Data shown:
▬▬▬▬▬▬▬▬▬▬
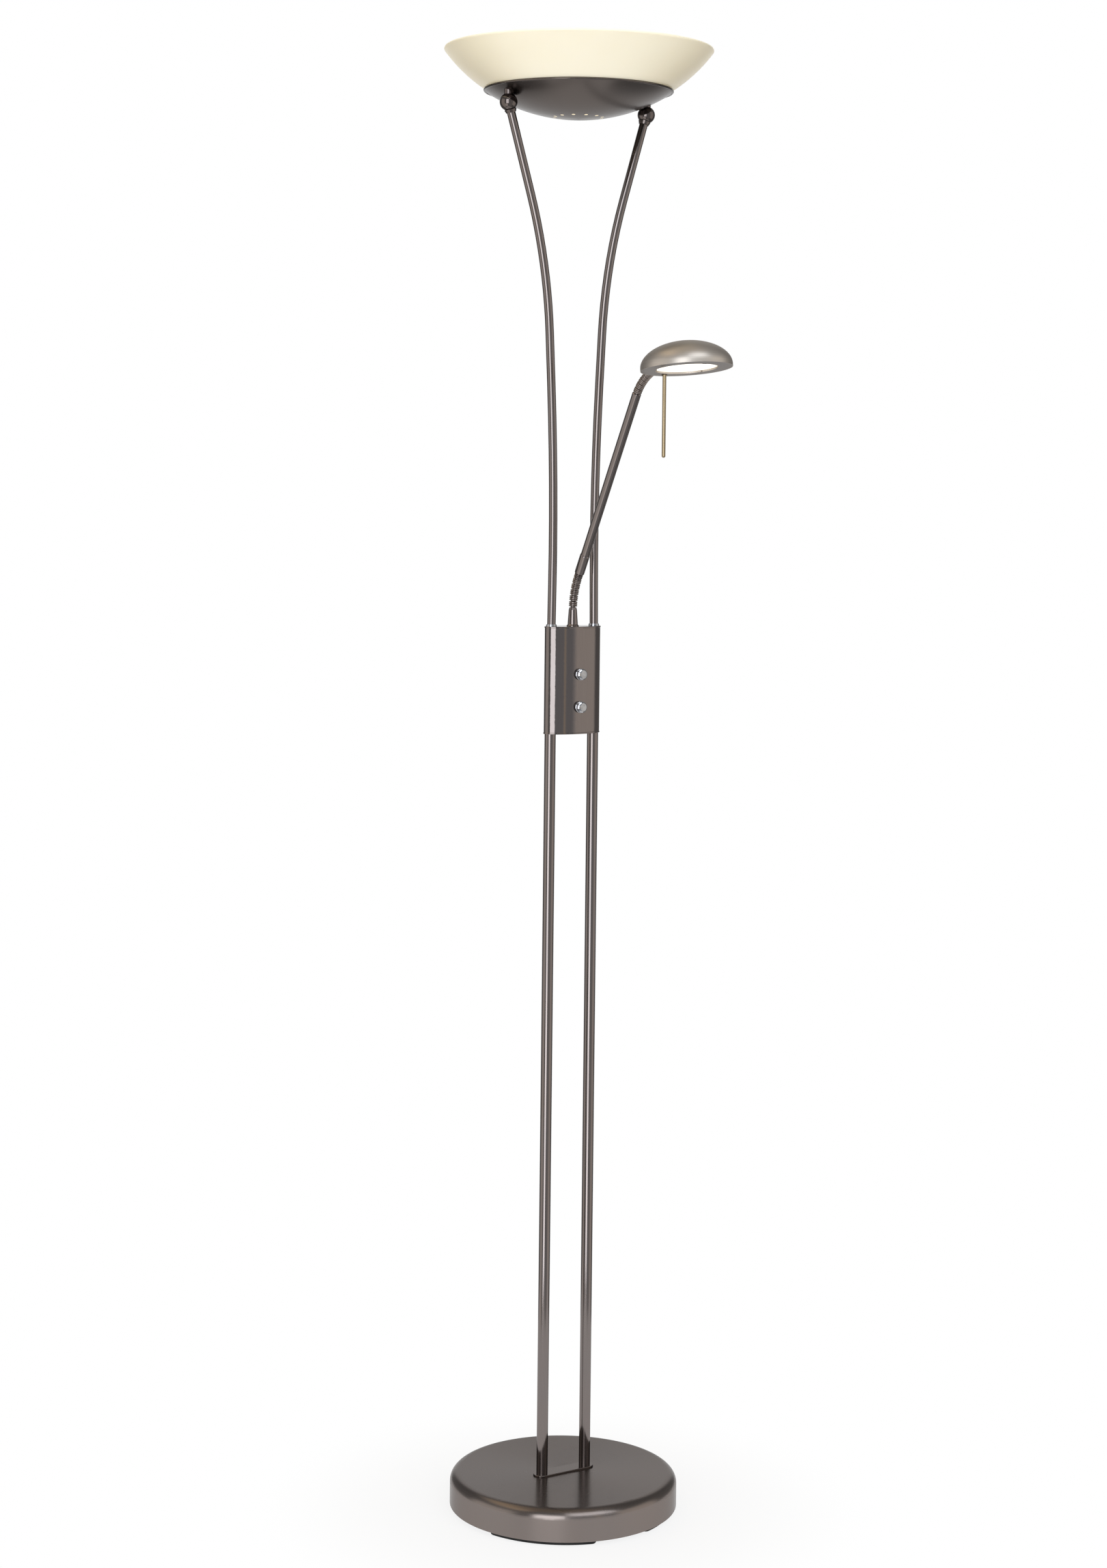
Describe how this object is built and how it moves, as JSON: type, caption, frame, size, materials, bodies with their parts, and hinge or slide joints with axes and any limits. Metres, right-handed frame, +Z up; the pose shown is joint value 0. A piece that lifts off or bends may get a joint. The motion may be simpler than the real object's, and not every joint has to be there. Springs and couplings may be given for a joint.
{
  "type": "torchiere floor lamp with reading light",
  "caption": "Floor lamp with a weighted round base, twin poles, an uplighting glass bowl in a metal dish and a reading light on a flexible-necked arm, each with a dimmer knob.",
  "frame": {"origin": "centre of the base on the floor plane", "axes": "+Z up along the poles; the poles stand in the XZ plane; the knobs and the reading arm face -Y"},
  "size_m": [0.3338, 0.4572, 1.8113],
  "materials": {
    "satin_metal": "satin, dark nickel plate with fine lengthwise brushing",
    "neck_metal": "satin dark nickel, ribbed",
    "head_metal": "satin nickel, spun",
    "bright_metal": "polished",
    "plated_steel": "zinc plated",
    "iron_weight": "rough casting",
    "base_sheet": "black paint",
    "reflector": "satin",
    "bowl_glass": "satin cream opal glass",
    "lamp_quartz": "clear quartz",
    "frosted_glass": "frosted",
    "ceramic": "unglazed, fine grained",
    "black_rubber": "matt",
    "black_plastic": "matt"
  },
  "bodies": {
    "stand": {"base_cover": "satin_metal", "base_weight": "iron_weight", "base_plate": "base_sheet", "base_feet": "black_rubber", "plate_screws": "plated_steel", "cord_bush": "black_rubber", "foot_plate": "satin_metal", "pole_screws": "plated_steel", "lower_pole_left": "satin_metal", "lower_pole_right": "satin_metal", "housing_shell": "satin_metal", "housing_cap_bottom": "satin_metal", "housing_cap_top": "satin_metal", "pole_collars": "bright_metal", "pole_nuts": "plated_steel", "lamp_nuts": "plated_steel", "terminal_block": "black_plastic", "dimmer_lower": "black_plastic", "dimmer_upper": "black_plastic", "dimmer_nuts": "plated_steel", "upper_pole_left": "satin_metal", "upper_pole_right": "satin_metal", "support_balls": "satin_metal", "ball_washers": "satin_metal", "dish_studs": "plated_steel", "dish": "satin_metal", "bowl_post": "plated_steel", "bowl_seat": "plated_steel", "bowl_gaskets": "black_rubber", "glass_bowl": "bowl_glass", "lamp_bracket": "plated_steel", "end_holders": "ceramic", "reflector_tray": "reflector", "halogen_tube": "lamp_quartz", "arm_ferrule": "satin_metal"},
    "knob_lower": {"knob_lower": "bright_metal"},
    "knob_upper": {"knob_upper": "bright_metal"},
    "lower_link_1": {"lower_neck_link_1": "neck_metal"},
    "lower_link_2": {"lower_neck_link_2": "neck_metal"},
    "lower_link_3": {"lower_neck_link_3": "neck_metal"},
    "lower_link_4": {"lower_neck_link_4": "neck_metal"},
    "lower_link_5": {"lower_neck_link_5": "neck_metal"},
    "reading_arm": {"arm_sleeve": "satin_metal", "arm_tube": "satin_metal"},
    "upper_link_1": {"upper_neck_link_1": "neck_metal"},
    "upper_link_2": {"upper_neck_link_2": "neck_metal"},
    "upper_link_3": {"upper_neck_link_3": "neck_metal"},
    "upper_link_4": {"upper_neck_link_4": "neck_metal"},
    "upper_link_5": {"upper_neck_link_5": "neck_metal"},
    "upper_link_6": {"upper_neck_link_6": "neck_metal"},
    "upper_link_7": {"upper_neck_link_7": "neck_metal"},
    "reading_head": {"head_coupling": "neck_metal", "head_nut": "plated_steel", "head_dome": "head_metal", "head_ring": "head_metal", "head_diffuser": "frosted_glass", "head_reflector": "reflector", "head_lampholder": "ceramic", "head_capsule": "lamp_quartz", "handle_rod": "head_metal"}
  },
  "joints": [
    {"name": "knob_lower_turn", "type": "hinge", "parent": "stand", "child": "knob_lower", "pos_m": [0, -0.018, 0.9975], "axis": [0, 1, 0], "range_deg": [0, 300]},
    {"name": "knob_upper_turn", "type": "hinge", "parent": "stand", "child": "knob_upper", "pos_m": [0, -0.018, 1.038], "axis": [0, 1, 0], "range_deg": [0, 300]},
    {"name": "lower_neck_bend_1", "type": "hinge", "parent": "stand", "child": "lower_link_1", "pos_m": [0, 0, 1.119], "axis": [1, 0, 0], "range_deg": [-4.67, 7]},
    {"name": "lower_neck_swing_1", "type": "hinge", "parent": "lower_link_1", "child": "lower_link_2", "pos_m": [0, -0.00063, 1.12647], "axis": [0, 0.9921, 0.1253], "range_deg": [-10, 10]},
    {"name": "lower_neck_bend_2", "type": "hinge", "parent": "lower_link_2", "child": "lower_link_3", "pos_m": [0, -0.00188, 1.13387], "axis": [1, 0, 0], "range_deg": [-4.67, 7]},
    {"name": "lower_neck_swing_2", "type": "hinge", "parent": "lower_link_3", "child": "lower_link_4", "pos_m": [0, -0.00374, 1.14113], "axis": [0, 0.9573, 0.289], "range_deg": [-10, 10]},
    {"name": "lower_neck_bend_3", "type": "hinge", "parent": "lower_link_4", "child": "lower_link_5", "pos_m": [0, -0.00621, 1.14822], "axis": [1, 0, 0], "range_deg": [-4.67, 7]},
    {"name": "lower_neck_swing_3", "type": "hinge", "parent": "lower_link_5", "child": "reading_arm", "pos_m": [0, -0.00926, 1.15507], "axis": [0, 0.8957, 0.4446], "range_deg": [-10, 10]},
    {"name": "upper_neck_bend_1", "type": "hinge", "parent": "reading_arm", "child": "upper_link_1", "pos_m": [0, -0.13403, 1.38203], "axis": [1, 0, 0], "range_deg": [-15, 5]},
    {"name": "upper_neck_swing_1", "type": "hinge", "parent": "upper_link_1", "child": "upper_link_2", "pos_m": [0, -0.13839, 1.38814], "axis": [0, 0.7786, 0.6275], "range_deg": [-10, 10]},
    {"name": "upper_neck_bend_2", "type": "hinge", "parent": "upper_link_2", "child": "upper_link_3", "pos_m": [0, -0.14343, 1.39369], "axis": [1, 0, 0], "range_deg": [-15, 5]},
    {"name": "upper_neck_swing_2", "type": "hinge", "parent": "upper_link_3", "child": "upper_link_4", "pos_m": [0, -0.14909, 1.39862], "axis": [0, 0.6116, 0.7912], "range_deg": [-10, 10]},
    {"name": "upper_neck_bend_3", "type": "hinge", "parent": "upper_link_4", "child": "upper_link_5", "pos_m": [0, -0.15528, 1.40285], "axis": [1, 0, 0], "range_deg": [-15, 5]},
    {"name": "upper_neck_swing_3", "type": "hinge", "parent": "upper_link_5", "child": "upper_link_6", "pos_m": [0, -0.16192, 1.40633], "axis": [0, 0.4112, 0.9115], "range_deg": [-10, 10]},
    {"name": "upper_neck_bend_4", "type": "hinge", "parent": "upper_link_6", "child": "upper_link_7", "pos_m": [0, -0.16893, 1.40901], "axis": [1, 0, 0], "range_deg": [-15, 5]},
    {"name": "upper_neck_swing_4", "type": "hinge", "parent": "upper_link_7", "child": "reading_head", "pos_m": [0, -0.1762, 1.41085], "axis": [0, 0.1883, 0.9821], "range_deg": [-10, 10]}
  ],
  "couplings": [
    {"joint": "lower_neck_bend_2", "follows": "lower_neck_bend_1", "ratio": 1},
    {"joint": "lower_neck_swing_2", "follows": "lower_neck_swing_1", "ratio": 1},
    {"joint": "lower_neck_bend_3", "follows": "lower_neck_bend_1", "ratio": 1},
    {"joint": "lower_neck_swing_3", "follows": "lower_neck_swing_1", "ratio": 1},
    {"joint": "upper_neck_bend_2", "follows": "upper_neck_bend_1", "ratio": 1},
    {"joint": "upper_neck_swing_2", "follows": "upper_neck_swing_1", "ratio": 1},
    {"joint": "upper_neck_bend_3", "follows": "upper_neck_bend_1", "ratio": 1},
    {"joint": "upper_neck_swing_3", "follows": "upper_neck_swing_1", "ratio": 1},
    {"joint": "upper_neck_bend_4", "follows": "upper_neck_bend_1", "ratio": 1},
    {"joint": "upper_neck_swing_4", "follows": "upper_neck_swing_1", "ratio": 1}
  ]
}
▬▬▬▬▬▬▬▬▬▬
What you should do:
Which lines hold the word "caption"? Copy every one of them.

Exercise result:
Describe how this object is built and how it moves, as JSON: type, caption, frame, size, materials, bodies with their parts, and hinge or slide joints with axes and any limits. Metres, right-handed frame, +Z up; the pose shown is joint value 0. A piece that lifts off or bends may get a joint. The motion may be simpler than the real object's, and not every joint has to be there. Springs and couplings may be given for a joint.
  "caption": "Floor lamp with a weighted round base, twin poles, an uplighting glass bowl in a metal dish and a reading light on a flexible-necked arm, each with a dimmer knob.",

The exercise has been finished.